Um ano de sofrimento para a população de Barcarena, de 70 pequenas comunidades, algumas vizinhas das barragens da norueguesa Norks Hydro, a empresa responsável pelo lançamento, nos rios da região, de rejeitos minerais não tratados, por meio de dutos clandestinos. As chuvas do dia 17 de fevereiro de 2018 foram fortes, é verdade, mas elas apenas expuseram crimes ambientais que já vinham ocorrendo.
Laudos de cientistas sérios, do Instituto Evandro Chagas, e da Universidade Federal do Pará, comprovaram a contaminação de rios, igarapés e poços artesianos por cromo, bário, arsênio, soda cáustica e outras substâncias, inclusive cancerígenas.
E a própria direção da Hydro, por meio de seu presidente, Svein Richard Brandtzaeg, admitiu o crime ambiental. “Nós descartamos água de chuva e da superfície da refinaria não tratadas no rio Pará”, afirmou ele em comunicado emitido após notificação da Secretaria de Meio Ambiente e Sustentabilidade do Pará (Semas), que identificou ainda um terceiro ponto de despejo irregular.
“Em nome da companhia, pessoalmente peço desculpas às comunidades, às autoridades e à sociedade”, disse Brandtzæg, no comunicado. Segundo Brandtzæg, tal conduta não faz parte dos procedimentos da empresa. “Isso é completamente inaceitável e contraria o que a Hydro acredita”, escreveu.
A empresa prometeu ainda que iria realizar uma revisão completa de todas as licenças da operação no município de Barcarena e começar uma auditoria interna. De lá para cá, um ano depois, nada foi informado sobre o resultado da tal auditoria interna. Afinal, transparência é palavra inexistente nos protocolos administrativos e ambientais da Hydro.
Resumo dessa ópera de terror exibida pelos reis empresariais da Noruega, sob o som da banda de rock A-Ha: nenhuma ação criminal contra ela até hoje foi impetrada pelos Ministérios Públicos Federal e Estadual, milhares de pessoas perderam suas fontes de renda – e os rios, contaminados, eram a principal delas -, saúde e a paz. Até para receber água mineral e não morrer de sede, a burocracia da Hydro escolhe os agraciados. Quem critica a empresa é alijado.
É kafkiano: não há ação criminal contra a Hydro, mas a Hydro, por mais bizarro que isso possa parecer, move um processo judicial, por “calúnia e difamação”, contra o cientista do Evandro Chagas (IEC), Marcelo Lima, que nada mais fez a não ser agir com dignidade e enorme senso profissional ao emitir, depois de provocado pela população vítima da Hydro, um laudo fundamentado sobre a contaminação das águas de Barcarena.
Audiência pública
Na véspera do fatídico aniversário da tragédia, Barcarena terá, nesta sexta-feira, dia 15, nova audiência pública convocada pelo Ministério Público Federal (MPF) e pelo Ministério Público do Estado do Pará (MPPA) relacionada ao caso dos lançamentos irregulares de água da chuva não tratada pela Hydro no Rio Pará, denunciados em 17 de fevereiro do ano passado por várias comunidades.
A audiência será realizada das 9 às 13 horas na igreja da Assembleia de Deus do bairro Vila dos Cabanos, em frente à Praça de Alimentação.
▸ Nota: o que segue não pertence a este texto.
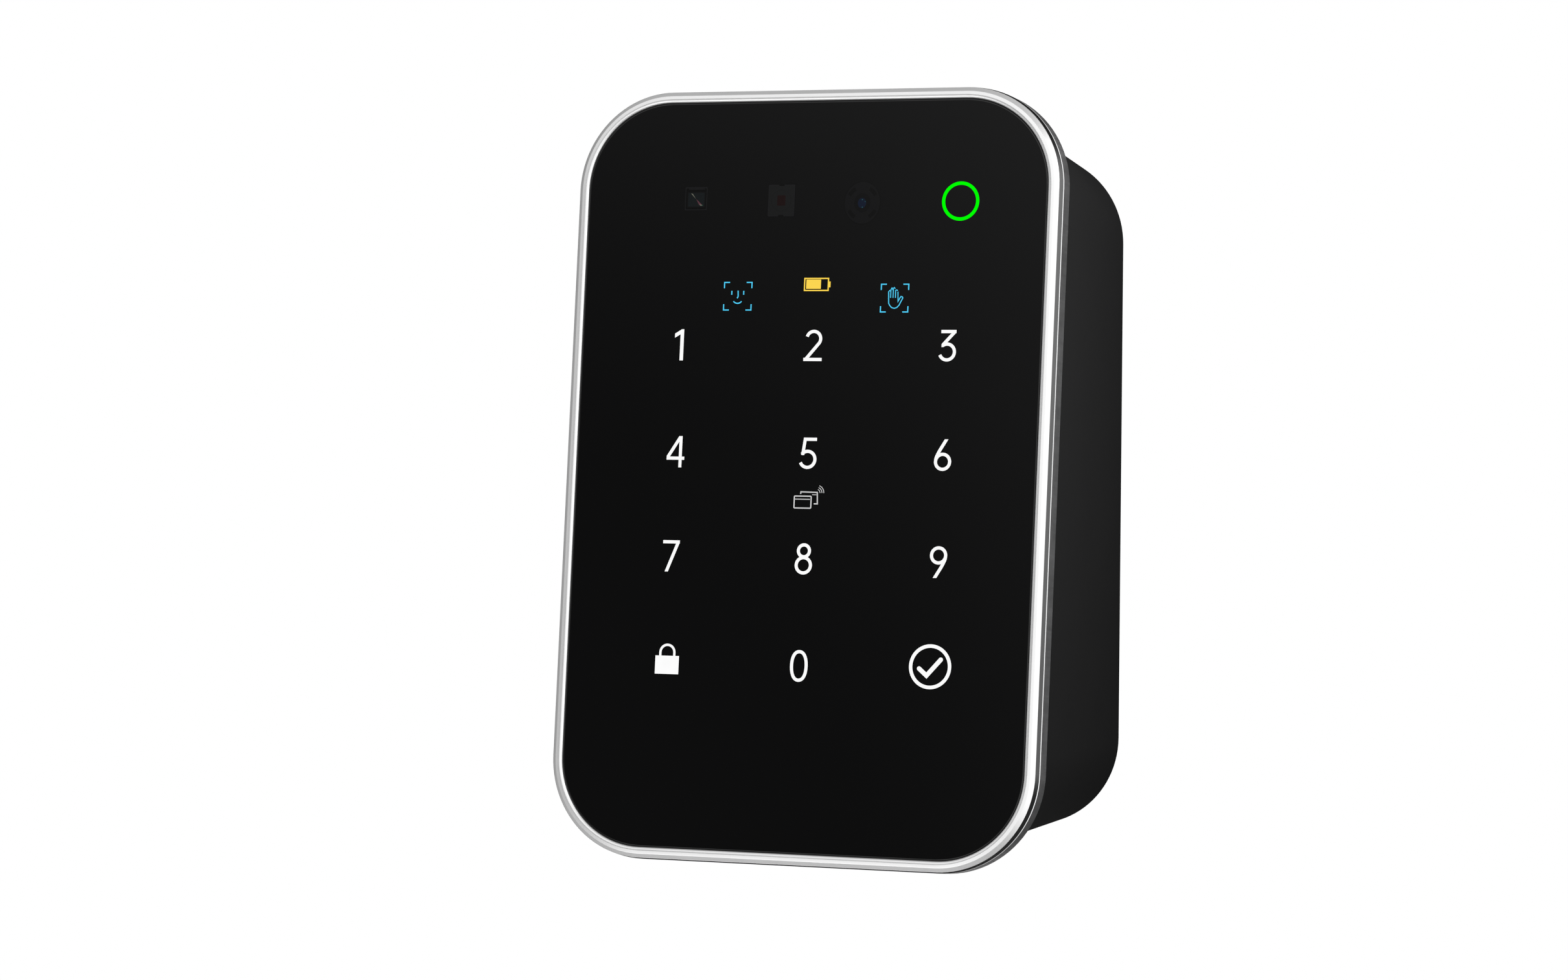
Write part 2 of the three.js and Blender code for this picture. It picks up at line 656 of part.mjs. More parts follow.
function buildElectronics() {
  const { halfWidth, bottomZ, topZ, frontY, backY } = MAIN_BOARD;
  const board = windowPlate(
    [2 * halfWidth, topZ - bottomZ, 3, 0, (topZ + bottomZ) / 2],
    [],
    [frontY, backY],
    4,
  );
  add('main_board', board, FINISH.board());

  const onFront = (depth) => [frontY - GAP - depth, frontY - GAP];
  const onBack = (depth) => [backY + GAP, backY + GAP + depth];
  add('processor_shield', block([-20, 4], onFront(2.4), [-2, 22]), FINISH.tin());
  add('radio_module', block([10, 26], onFront(2.0), [14, 26]), FINISH.tin());
  add('buzzer', tubeY(6, 1.2, onFront(4), 18, -26, 24), FINISH.chip());
  add('lock_terminal_block', block([-10, 10], onBack(9), [20, 29]), FINISH.terminalBlock());

  const shell = (inset, limitsZ) => block(
    [USB.x - USB.width / 2 + inset, USB.x + USB.width / 2 - inset],
    [USB.y - USB.height / 2 + inset, USB.y + USB.height / 2 - inset],
    limitsZ,
  );
  const port = cut(
    shell(0, [USB.bottomZ, USB.bottomZ + USB.length]),
    shell(USB.wall, [USB.bottomZ - 1, USB.bottomZ + 6]),
  );
  const tongue = block(
    [USB.x - 3.3, USB.x + 3.3],
    [USB.y - USB.wall, USB.y + USB.wall],
    [USB.bottomZ + 1, USB.bottomZ + 6.5],
  );
  add('usb_port', joined(port, tongue), FINISH.steel());

  add('reset_switch', block([RESET.x - 3, RESET.x + 3], onFront(3.4), [-53.4, -49.6]), FINISH.chip());

  const { x, z, radius } = TAMPER;
  const body = cut(
    block([x - 4.5, x + 4.5], [-18, RECESS.innerY - GAP], [z - 4, z + 4]),
    rodY(radius + GAP, [-17, 0], x, z, 16),
  );
  add('tamper_switch', body, FINISH.chip());
}

/** Ribbon from the sensor board, through the carrier's window, back to the main board. */
function buildRibbon() {
  const behindBoard = new THREE.Vector3(0, SENSOR_BOARD.back + 0.6, SENSOR_ROW_Z + 5.5);
  const inWindow = new THREE.Vector3(0, CHASSIS.back, SENSOR_ROW_Z + 4);
  const end = new THREE.Vector2(MAIN_BOARD.frontY - 0.6, MAIN_BOARD.topZ - 8);
  const flat = (p) => new THREE.Vector2(p.y, p.z);
  const centre = new THREE.SplineCurve([
    flat(behindBoard.applyMatrix4(toUpright)),
    flat(inWindow.applyMatrix4(toUpright)),
    new THREE.Vector2(end.x - 0.5, MAIN_BOARD.topZ + 3),
    end,
  ]);
  const steps = 14;
  const halfThickness = 0.15;
  const sides = [-1, 1].map((side) => Array.from({ length: steps + 1 }, (_, k) => {
    const tangent = centre.getTangent(k / steps);
    const across = new THREE.Vector2(-tangent.y, tangent.x).multiplyScalar(side * halfThickness);
    return centre.getPoint(k / steps).add(across);
  }));
  const shape = new THREE.Shape([...sides[0], ...sides[1].reverse()]);
  const ribbon = alongX(shape, [-5, 5]);
  add('flex_ribbon', ribbon, FINISH.polyimide());
}

function buildGrommet() {
  const flange = RECESS.floorY + GAP;
  const inner = RECESS.innerY - GAP;
  const { x, z, bore, hole } = CABLE;
  const grommet = cut(
    joined(
      rodY(hole + 1.6, [flange, flange + 1.2], x, z, 28),
      rodY(hole - GAP, [inner - 0.6, flange + 0.6], x, z, 28),
      rodY(hole + 1.2, [inner - 1.4, inner], x, z, 28),
    ),
    rodY(bore, [-20, 5], x, z, 24),
  );
  add('cable_grommet', grommet, FINISH.rubber());
}

/** Plugged rubber cover of the emergency power port; it bends open about its front edge. */
function buildPortCover(floorZ) {
  const { width, frontY, backY, thickness } = PORT_COVER;
  const top = floorZ + thickness;
  const profile = new THREE.Shape([
    new THREE.Vector2(frontY, floorZ),
    new THREE.Vector2(backY, floorZ),
    new THREE.Vector2(backY, top),
    new THREE.Vector2(frontY + thickness, top),
  ]);
  const cover = joined(
    alongX(profile, [-width / 2, width / 2]),
    block([USB.x - 4.1, USB.x + 4.1], [USB.y - 1.2, USB.y + 1.2], [top - 0.5, top + 0.9]),
  );
  const grip = block([-4, 4], [backY - 0.7, backY + 1], [floorZ - 1, floorZ + 0.5]);
  add('port_cover', cut(cover, grip), FINISH.rubber());
}

function buildResetButton(floorZ) {
  const { x, y, radius, topZ } = RESET;
  const button = joined(
    rodZ(radius, [floorZ + 0.5, topZ], x, y, 16),
    rodZ(radius + 0.9, [floorZ + WALL + GAP, floorZ + WALL + GAP + 0.7], x, y, 16),
  );
  add('reset_button', button, FINISH.rubber());
}

function buildTamperPlunger() {
  const { x, z, radius, innerY } = TAMPER;
  const plunger = joined(
    rodY(radius, [innerY, -0.6], x, z, 16),
    rodY(radius - 0.5, [-0.9, -0.05], x, z, 16),
  );
  add('tamper_plunger', plunger, FINISH.rubber());
}

// ---------------------------------------------------------------- battery drawer

function buildBay() {
  const halfInner = DRAWER.halfWidth + BAY.clearance;
  const half = halfInner + BAY.wall;
  const frontInner = DRAWER.frontY - BAY.clearance;
  const backInner = DRAWER.backY + BAY.clearance;
  const { radius, bottomZ, topZ } = SCREW_BOSS;
  const outer = joined(
    block([-half, half], [frontInner - BAY.wall, backInner + BAY.wall], [BAY.bottomZ, BAY.topZ]),
    rodZ(radius, [bottomZ, topZ], DRAWER_SCREW.x, DRAWER_SCREW.y, 16),
    block([-radius, radius], [DRAWER_SCREW.y, frontInner - 0.5], [bottomZ, topZ]),
  );
  const limited = shared(outer, housingInside(WALL + 0.4, RECESS.innerY - GAP));
  const bay = cut(
    limited,
    block([-halfInner, halfInner], [frontInner, backInner], [-70, BAY.topZ - BAY.wall]),
    rodZ(SCREW.shank + GAP, [-60, DRAWER_SCREW.tipZ + 1], DRAWER_SCREW.x, DRAWER_SCREW.y, 12),
  );
  add('battery_bay', bay, FINISH.innerPlastic());
}

function buildDrawer(floorZ) {
  const { halfWidth, frontY, backY, bottomZ, topZ, wall } = DRAWER;
  const face = DRAWER_FACE;
  const facePlate = cut(
    shared(drawerOpening(0), housingOutside()),
    housingInside(face.thickness, RECESS.floorY),
  );
  const tray = block([-halfWidth, halfWidth], [frontY, backY], [bottomZ, topZ]);
  const trayRoom = block(
    [-halfWidth + wall, halfWidth - wall],
    [frontY - 5, backY - wall],
    [bottomZ + 0.2, topZ - wall],
  );
  const trayOnly = cut(tray, trayRoom);
  const limitedTray = shared(trayOnly, housingInside(face.thickness - 0.3, 5));
  const { x, y, tipZ } = DRAWER_SCREW;
  const head = rodZ(SCREW.head + GAP, [-FAR, headSeat(floorZ)], x, y, 16);
  const bore = rodZ(SCREW.shank + GAP, [-FAR, -40], x, y, 12);
  add('battery_drawer', cut(joined(facePlate, limitedTray), head, bore), FINISH.blackPlastic());
  add('drawer_screw', screwUp(floorZ + SCREW_SINK, tipZ, x, y), FINISH.darkSteel());
}

const cellX = (number) => (number - (CELL.count - 1) / 2) * CELL.pitch;
const pipUp = (number) => number % 2 === 0; // neighbouring cells point opposite ways

function buildCells() {
  const { radius, length, pipRadius, pipHeight } = CELL;
  const profile = [
    [0, 0],
    [radius - 0.5, 0],
    [radius, 0.5],
    [radius, length - 0.5],
    [radius - 0.5, length],
    [pipRadius, length],
    [pipRadius, length + pipHeight],
    [0, length + pipHeight],
  ].map(([r, h]) => new THREE.Vector2(r, h));
  for (let number = 0; number < CELL.count; number += 1) {
    const cell = new THREE.LatheGeometry(profile, 24).rotateX(Math.PI / 2);
    if (!pipUp(number)) {
      cell.translate(0, 0, -length - pipHeight).rotateY(Math.PI);
    }
    cell.translate(cellX(number), CELL_Y, CELL_BOTTOM_Z);
    add(`battery_${number + 1}`, cell, FINISH.cell());
  }
}

/** A cone-shaped wire spring along Z, from its wide end at startZ to its narrow end at endZ. */
function coil(x, startZ, endZ) {
  const turns = 2.5;
  class Helix extends THREE.Curve {
    getPoint(t) {
      const angle = t * turns * 2 * Math.PI;
      const radius = THREE.MathUtils.lerp(4.2, 2.4, t);
      const z = THREE.MathUtils.lerp(startZ, endZ, t);
      return new THREE.Vector3(x + radius * Math.cos(angle), CELL_Y + radius * Math.sin(angle), z);
    }
  }
  const section = new THREE.Shape();
  section.absarc(0, 0, SPRING_WIRE, 0, 2 * Math.PI, false);
  return new THREE.ExtrudeGeometry(section, {
    steps: 20,
    curveSegments: 2,
    bevelEnabled: false,
    extrudePath: new Helix(),
  });
}

/** Plated contacts at both ends of the row; each joins its neighbours into one series string. */
function buildContacts() {
  const thickness = 0.4;
  const cellTop = CELL_BOTTOM_Z + CELL.length + CELL.pipHeight;
  const reach = GAP + SPRING_WIRE; // from a cell's flat end to the middle of the spring's last turn
  const lowZ = DRAWER.bottomZ + 0.8;
  const low = { z: lowZ, inner: lowZ + thickness, cellEnd: CELL_BOTTOM_Z, away: -1 };
  const highZ = DRAWER.topZ - DRAWER.wall - GAP - thickness;
  const high = { z: highZ, inner: highZ, cellEnd: cellTop, away: 1 };
  const strips = [
    ['contact_low_left', low, [0, 1]],
    ['contact_low_right', low, [2, 3]],
    ['contact_high_left', high, [0]],
    ['contact_high_middle', high, [1, 2]],
    ['contact_high_right', high, [3]],
  ];
  for (const [name, end, cells] of strips) {
    const strip = block(
      [cellX(cells[0]) - 5.2, cellX(cells.at(-1)) + 5.2],
      [CELL_Y - 5, CELL_Y + 5],
      [end.z, end.z + thickness],
    );
    const touching = cells.map((number) => {
      const pipHere = pipUp(number) === (end === high);
      if (!pipHere) {
        return coil(cellX(number), end.inner, end.cellEnd + end.away * reach);
      }
      const limits = [end.cellEnd + end.away * GAP, end.inner + end.away * 0.1];
      return rodZ(2.4, limits.sort((a, b) => a - b), cellX(number), CELL_Y, 12);
    });
    add(name, joined(strip, ...touching), FINISH.tin());
  }
}

// ---------------------------------------------------------------- wall plate

function buildWallPlate() {
  const { width, bottomZ, topZ, radius, thickness } = PLATE;
  const sheet = windowPlate(
    [width, topZ - bottomZ, radius, 0, (topZ + bottomZ) / 2],
    [PLATE.cableWindow],
    [-thickness, 0],
  );
  const tab = block([-7, 7], [RECESS.floorY + 0.35, -0.5], [bottomZ, bottomZ + 1.6]);
  const limits = [-5, 5];
  const holes = [
    rodZ(SCREW.shank + 0.5, [-60, -30], LOCKING_SCREW.x, LOCKING_SCREW.y, 16),
    rodY(TAMPER.radius + 1, limits, TAMPER.x, TAMPER.z),
    rodY(TAMPER.radius + 1, limits, TAMPER.x, TAMPER.z + LIFT),
    block(
      [TAMPER.x - TAMPER.radius - 1, TAMPER.x + TAMPER.radius + 1],
      limits,
      [TAMPER.z, TAMPER.z + LIFT],
    ),
  ];
  for (const side of [-1, 1]) {
    holes.push(rodY(STUD.shoulder + GAP, limits, side * STUD.x, STUD.z));
    const slotX = side * PLATE.slotX;
    for (const z of PLATE.slotZ) {
      holes.push(rodY(PLATE.slotRadius, limits, slotX - 1, z, 16));
      holes.push(rodY(PLATE.slotRadius, limits, slotX + 1, z, 16));
      holes.push(block([slotX - 1, slotX + 1], limits, [z - 2.05, z + 2.05]));
    }
  }
  add('wall_plate', cut(joined(sheet, tab), ...holes), FINISH.galvanised());

  for (const [name, side] of [['left', -1], ['right', 1]]) {
    const x = side * STUD.x;
    const headFront = RECESS.innerY - GAP;
    const stud = joined(
      rodY(STUD.shoulder, [-thickness + 0.1, -0.1], x, STUD.z, 20),
      rodY(STUD.neck, [headFront - 1, -thickness + 0.2], x, STUD.z, 20),
      rodY(STUD.head, [headFront - 1.5, headFront], x, STUD.z, 20),
    );
    add(`wall_stud_${name}`, stud, FINISH.steel());
  }
}

buildFace();
buildKeypad();
buildSensors();
buildChassis();
const floorZ = buildHousing();
buildScrews(floorZ);
buildElectronics();
buildRibbon();
buildGrommet();
buildPortCover(floorZ);
buildResetButton(floorZ);
buildTamperPlunger();
buildBay();
buildDrawer(floorZ);
buildCells();
buildContacts();
buildWallPlate();

export default terminal;
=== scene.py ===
import json
import math
from itertools import product

import bmesh
import bpy
from mathutils import Matrix, Vector


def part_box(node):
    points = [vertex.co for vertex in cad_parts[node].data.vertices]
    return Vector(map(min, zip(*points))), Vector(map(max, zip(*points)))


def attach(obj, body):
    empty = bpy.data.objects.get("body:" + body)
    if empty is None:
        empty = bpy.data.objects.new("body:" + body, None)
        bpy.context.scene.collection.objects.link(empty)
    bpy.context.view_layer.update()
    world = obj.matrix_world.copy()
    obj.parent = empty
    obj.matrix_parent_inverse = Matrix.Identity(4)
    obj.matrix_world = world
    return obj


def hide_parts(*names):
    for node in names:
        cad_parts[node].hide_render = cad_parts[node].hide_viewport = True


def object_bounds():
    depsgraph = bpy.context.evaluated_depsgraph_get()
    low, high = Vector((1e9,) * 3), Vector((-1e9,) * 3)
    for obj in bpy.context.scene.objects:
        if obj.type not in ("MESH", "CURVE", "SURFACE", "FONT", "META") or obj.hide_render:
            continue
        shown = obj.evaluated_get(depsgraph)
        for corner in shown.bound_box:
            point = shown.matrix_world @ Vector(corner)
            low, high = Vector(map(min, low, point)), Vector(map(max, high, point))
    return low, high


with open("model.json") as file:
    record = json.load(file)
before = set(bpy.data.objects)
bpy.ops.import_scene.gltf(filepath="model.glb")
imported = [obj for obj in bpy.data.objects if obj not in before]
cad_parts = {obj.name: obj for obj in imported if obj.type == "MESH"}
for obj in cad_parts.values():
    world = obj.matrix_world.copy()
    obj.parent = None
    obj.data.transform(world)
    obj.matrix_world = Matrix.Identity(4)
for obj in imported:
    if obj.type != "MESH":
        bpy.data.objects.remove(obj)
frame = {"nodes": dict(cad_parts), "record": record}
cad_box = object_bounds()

# Wall-mounted access terminal. Lengths in the functions below are millimetres, turned into metres
# when a mesh is made. "Face" pieces are drawn on the glass: x across, y behind it, z up it.

MM = 0.001

# ------------------------------------------------------------------ shape of the shell

TILT = math.radians(5.7)
GLASS = (81.9, 125.0, 14.6)  # width, height, corner radius
TRIM_WIDTH = 2.1  # the bright ring's width, seen from the front
TRIM_DRAFT = 0.2  # the ring's side leans in by this much towards the front
FRAME = tuple(size + 2 * TRIM_WIDTH for size in GLASS[:2]) + (GLASS[2] + TRIM_WIDTH,)
GLASS_THICKNESS = 1.8

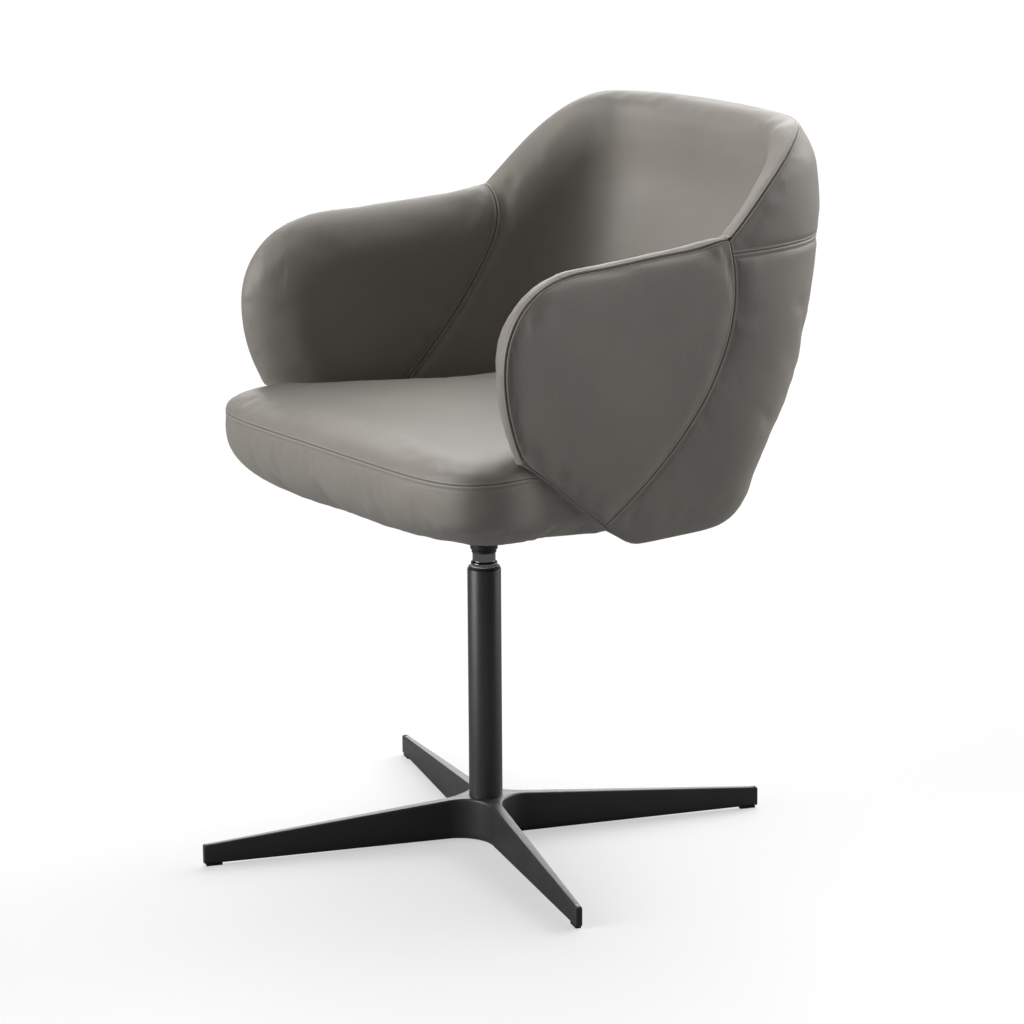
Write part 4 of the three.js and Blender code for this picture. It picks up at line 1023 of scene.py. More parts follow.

O evento é aberto a todos os interessados, até a capacidade máxima de público no espaço, que é de mil pessoas.
O MPF e o MPPA vão informar as comunidades sobre as iniciativas das duas instituições relativas ao cumprimento do Termo de Compromisso e Ajustamento de Conduta (TAC) que o estado do Pará e a empresa Hydro Alunorte assinaram com os MPs em setembro.
A força-tarefa do MPF e a MPPA para o caso também pretende colher propostas, críticas e sugestões da população, para implementar a segunda fase de cadastramento de pessoas atingidas pelo vazamento de efluentes oriundos da planta industrial da empresa Hydro.
Além disso, serão discutidos os critérios de participação de representantes das comunidades e categorias atingidas pela ação da Hydro Alunorte, objetivando a composição do Comitê de Acompanhamento do referido TAC-Emergencial.
Audiência Judicial
Enquanto isto, no próximo dia 21, haverá uma audiência judicial na qual a Cainquiama, entidade das vítimas da Hydro, pede a paralisação das atividades da empresa norueguesa até que ela tome providências para evitar novo despejo ilegal de rejeitos misturado com água de chuva. Três técnicos, arrolados pela Cainquiama, devem ser ouvidos durante a audiência.